How do you make yourself stand out at work? Manage up. Depending on where you are in your career, you may not have heard of the concept. Managing up is about how you work with people who have seniority over you in your organization’s hierarchy, explains author and engineer Tony Wong, ’86 MBA. The Job Maestro asked Wong for his best tips for those climbing the career ladder. With experience overseeing hundreds of employees at NCR, HP, Apple, Sun Microsystems, Motorola/Printrak, Gateway, Black and Decker, Firmgreen and 3M, Wong shares advice on what he says too many young professionals learn the hard way.
Know—Don’t Fear—Your Boss
Many young people get a job and never interact with their boss. They may be afraid of their boss, and even more afraid of their boss’s boss. To get promoted or to stand out, your boss needs to be comfortable with you as a person. How you interact with your boss distinguishes you, showing that you can help your boss achieve his or her goals, which should be your number one priority. Of all the hundreds of people I had reporting to me over the years, there are probably fewer than a handful of them who came to my office and interviewed me, asking “Tony, what’s your goal this year? How are you going about achieving that?” You need to understand what tactic or activity might help your boss. Take budgeting, for example. Managers would love help with their budgets. And budgeting helps you understand the inner workings of the department. If you help with the budget, you would no longer be just a spoke in the wheel—and you will have gained your boss’s trust.

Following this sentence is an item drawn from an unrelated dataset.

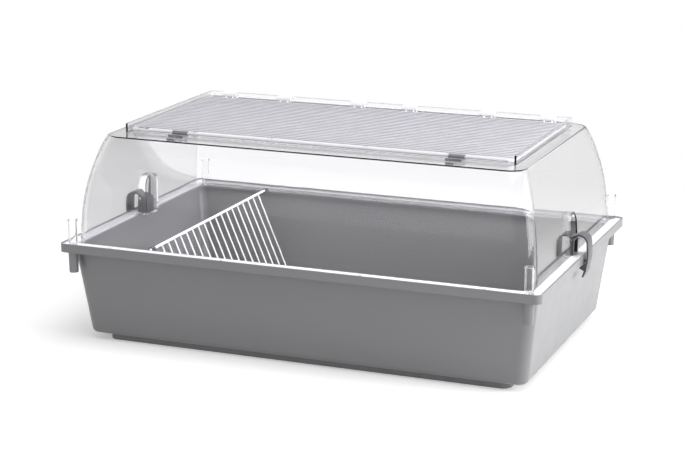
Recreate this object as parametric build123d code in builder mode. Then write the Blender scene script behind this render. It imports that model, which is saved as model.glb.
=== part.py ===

It starts with something as innocent as wanting to share something with your boss, maybe because you’re trying not to let your boss get blindsided with good or bad news. Instead of summarizing and getting to the point of what your boss needs to do, you forward an email that could include seven, eight or nine emails. You pat yourself on the back, thinking you did a great job. This is a mistake. As leaders move up in an organization, they have less and less time. All they want to know is what you want them to do. Where do they need to be? What decision do they need to make? Be concise and give them the tools they need by telling them what actions they need to take.
Let Your Manager Play Devil’s Advocate
Managing up requires anticipating your manager’s questions. Sometimes those questions may sound like your manager is challenging you. Don’t get defensive. As a staff member, you never have as much information as your boss in terms of your team’s work and what’s happening in other areas of the company. Expect and encourage your manager to play devil’s advocate. Think about what information your manager would need to make a decision. A good staff member will look at all the angles, anticipate questions and ask the right questions back. When you start asking questions, it becomes a collaboration.